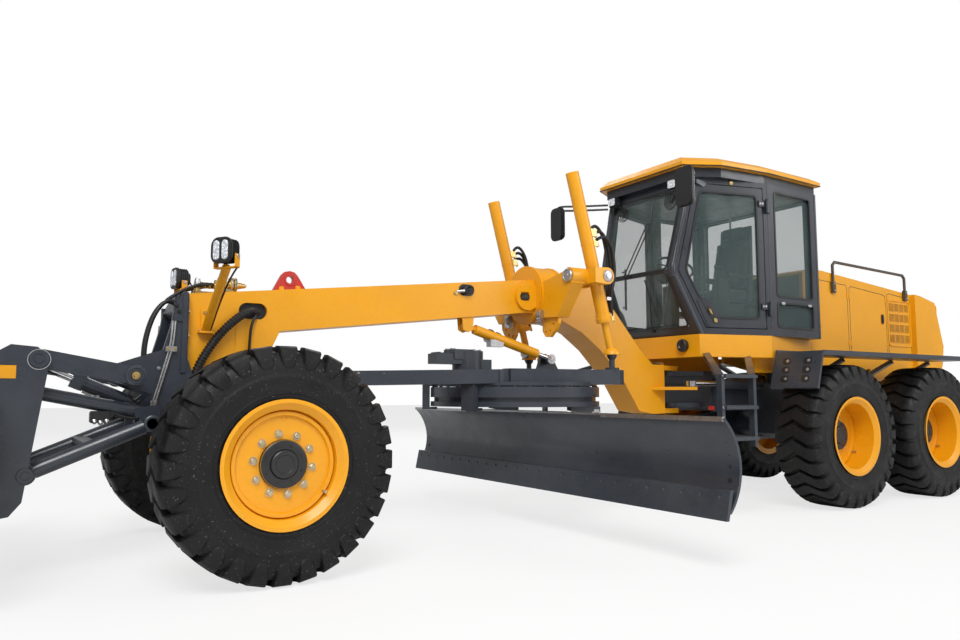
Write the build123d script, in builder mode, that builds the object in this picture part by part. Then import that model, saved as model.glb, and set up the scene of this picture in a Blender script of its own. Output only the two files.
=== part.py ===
"""Motor grader with a front dozer blade: a rear tractor unit on tandem wheels, a cab, and a front
frame that carries the steered axle, the drawbar, circle and moldboard, and the dozer linkage.

Stations are given in millimetres: x forward of the tandem centre, y to the machine's left of its
centreline, z up from the ground under the loaded tyres.  The row's origin is the tow hitch's pin
bore, so at(), side(), cross() and level() move a station into the row's frame.
"""
from build123d import *
from math import atan2, cos, degrees, hypot, pi, radians, sin, tan
import os

os.makedirs("parts", exist_ok=True)

# ---------------------------------------------------------------- driving dimensions
hitch_x = -2330          # tow pin behind the tandem centre
hitch_z = 760            # tow pin bore's middle above the ground
wheel_base = 6219
tandem_spacing = 1538
track = 2156
axle_height = 650        # loaded radius of the tyres
tyre_radius = 674        # free radius to the lug tips
tyre_width = 445
bead_radius = 318
lug_height = 40
lug_count = 22           # lugs on each side of a tyre
pivot_x = 1900           # articulation pin
running_fit = 0.05       # radial clearance of a pin in its bore
slide_gap = 6            # clearance between neighbours that move
track_half = track / 2


def at(x, y, z):
    """A station as a point of the row's frame."""
    return (x - hitch_x, y, z - hitch_z)


def side(y):
    """Upright plane along the machine: sketch x is forward, sketch y is up, normal to the right."""
    return Plane(origin=at(0, y, 0), x_dir=(1, 0, 0), z_dir=(0, -1, 0))


def cross(x):
    """Upright plane across the machine: sketch x is to the left, sketch y is up, normal forward."""
    return Plane(origin=at(x, 0, 0), x_dir=(0, 1, 0), z_dir=(1, 0, 0))


def level(z):
    """Level plane: sketch x is forward, sketch y is to the left, normal up."""
    return Plane(origin=at(0, 0, z), x_dir=(1, 0, 0), z_dir=(0, 0, 1))


def slab(points, y, thick, mode=Mode.ADD):
    """A plate of a side profile, centred on the upright plane at y."""
    with BuildSketch(side(y)) as outline:
        Polygon(*points, align=None)
    extrude(outline.sketch, amount=thick / 2, both=True, mode=mode)


def sheet(points, x, thick, mode=Mode.ADD):
    """A plate of a front profile, centred on the cross plane at x."""
    with BuildSketch(cross(x)) as outline:
        Polygon(*points, align=None)
    extrude(outline.sketch, amount=thick / 2, both=True, mode=mode)


def deck(points, z, thick, mode=Mode.ADD):
    """A plate of a plan profile, from z upwards."""
    with BuildSketch(level(z)) as outline:
        Polygon(*points, align=None)
    extrude(outline.sketch, amount=thick, mode=mode)


def block(low, high, mode=Mode.ADD):
    """A box between two opposite corners."""
    middle = [(a + b) / 2 for a, b in zip(low, high)]
    size = [b - a for a, b in zip(low, high)]
    with Locations(at(*middle)):
        Box(*size, mode=mode)


def bar(start, end, radius, mode=Mode.ADD):
    """A round bar between two stations."""
    run = Vector(*end) - Vector(*start)
    with BuildSketch(Plane(origin=at(*start), z_dir=run)) as tip:
        Circle(radius)
    extrude(tip.sketch, amount=run.length, mode=mode)


def girder(start, end, wide, tall, mode=Mode.ADD):
    """A square-cut girder between two stations, its wide side level."""
    run = Vector(*end) - Vector(*start)
    level_side = Vector(0, 0, 1).cross(run)
    with BuildSketch(Plane(origin=at(*start), x_dir=level_side, z_dir=run)) as tip:
        Rectangle(wide, tall)
    extrude(tip.sketch, amount=run.length, mode=mode)


def ball(centre, radius, mode=Mode.ADD):
    with Locations(at(*centre)):
        Sphere(radius, mode=mode)


def ahead(points):
    """Outline points given forward of the front axle, as stations."""
    return [(wheel_base + x, z) for x, z in points]


def finish(piece, name):
    piece.part.label = name
    export_step(piece.part, f"parts/{name}.step")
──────
Exercise prompt →
Print the listing above in its entirety, with every line exact.

Solution to this exercise →
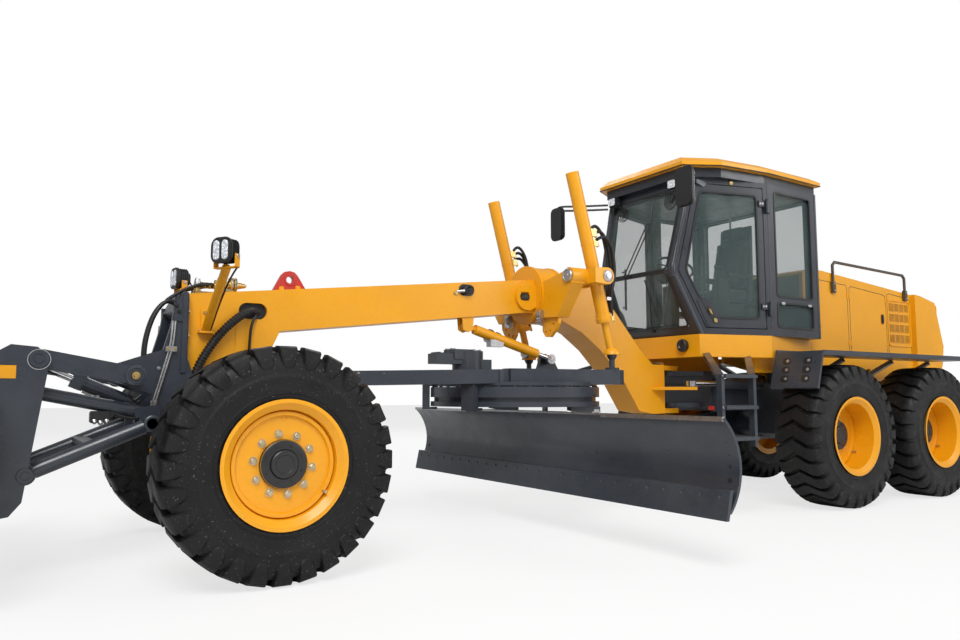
Write the build123d script, in builder mode, that builds the object in this picture part by part. Then import that model, saved as model.glb, and set up the scene of this picture in a Blender script of its own. Output only the two files.
=== part.py ===
"""Motor grader with a front dozer blade: a rear tractor unit on tandem wheels, a cab, and a front
frame that carries the steered axle, the drawbar, circle and moldboard, and the dozer linkage.

Stations are given in millimetres: x forward of the tandem centre, y to the machine's left of its
centreline, z up from the ground under the loaded tyres.  The row's origin is the tow hitch's pin
bore, so at(), side(), cross() and level() move a station into the row's frame.
"""
from build123d import *
from math import atan2, cos, degrees, hypot, pi, radians, sin, tan
import os

os.makedirs("parts", exist_ok=True)

# ---------------------------------------------------------------- driving dimensions
hitch_x = -2330          # tow pin behind the tandem centre
hitch_z = 760            # tow pin bore's middle above the ground
wheel_base = 6219
tandem_spacing = 1538
track = 2156
axle_height = 650        # loaded radius of the tyres
tyre_radius = 674        # free radius to the lug tips
tyre_width = 445
bead_radius = 318
lug_height = 40
lug_count = 22           # lugs on each side of a tyre
pivot_x = 1900           # articulation pin
running_fit = 0.05       # radial clearance of a pin in its bore
slide_gap = 6            # clearance between neighbours that move
track_half = track / 2


def at(x, y, z):
    """A station as a point of the row's frame."""
    return (x - hitch_x, y, z - hitch_z)


def side(y):
    """Upright plane along the machine: sketch x is forward, sketch y is up, normal to the right."""
    return Plane(origin=at(0, y, 0), x_dir=(1, 0, 0), z_dir=(0, -1, 0))


def cross(x):
    """Upright plane across the machine: sketch x is to the left, sketch y is up, normal forward."""
    return Plane(origin=at(x, 0, 0), x_dir=(0, 1, 0), z_dir=(1, 0, 0))


def level(z):
    """Level plane: sketch x is forward, sketch y is to the left, normal up."""
    return Plane(origin=at(0, 0, z), x_dir=(1, 0, 0), z_dir=(0, 0, 1))


def slab(points, y, thick, mode=Mode.ADD):
    """A plate of a side profile, centred on the upright plane at y."""
    with BuildSketch(side(y)) as outline:
        Polygon(*points, align=None)
    extrude(outline.sketch, amount=thick / 2, both=True, mode=mode)


def sheet(points, x, thick, mode=Mode.ADD):
    """A plate of a front profile, centred on the cross plane at x."""
    with BuildSketch(cross(x)) as outline:
        Polygon(*points, align=None)
    extrude(outline.sketch, amount=thick / 2, both=True, mode=mode)


def deck(points, z, thick, mode=Mode.ADD):
    """A plate of a plan profile, from z upwards."""
    with BuildSketch(level(z)) as outline:
        Polygon(*points, align=None)
    extrude(outline.sketch, amount=thick, mode=mode)


def block(low, high, mode=Mode.ADD):
    """A box between two opposite corners."""
    middle = [(a + b) / 2 for a, b in zip(low, high)]
    size = [b - a for a, b in zip(low, high)]
    with Locations(at(*middle)):
        Box(*size, mode=mode)


def bar(start, end, radius, mode=Mode.ADD):
    """A round bar between two stations."""
    run = Vector(*end) - Vector(*start)
    with BuildSketch(Plane(origin=at(*start), z_dir=run)) as tip:
        Circle(radius)
    extrude(tip.sketch, amount=run.length, mode=mode)


def girder(start, end, wide, tall, mode=Mode.ADD):
    """A square-cut girder between two stations, its wide side level."""
    run = Vector(*end) - Vector(*start)
    level_side = Vector(0, 0, 1).cross(run)
    with BuildSketch(Plane(origin=at(*start), x_dir=level_side, z_dir=run)) as tip:
        Rectangle(wide, tall)
    extrude(tip.sketch, amount=run.length, mode=mode)


def ball(centre, radius, mode=Mode.ADD):
    with Locations(at(*centre)):
        Sphere(radius, mode=mode)


def ahead(points):
    """Outline points given forward of the front axle, as stations."""
    return [(wheel_base + x, z) for x, z in points]


def finish(piece, name):
    piece.part.label = name
    export_step(piece.part, f"parts/{name}.step")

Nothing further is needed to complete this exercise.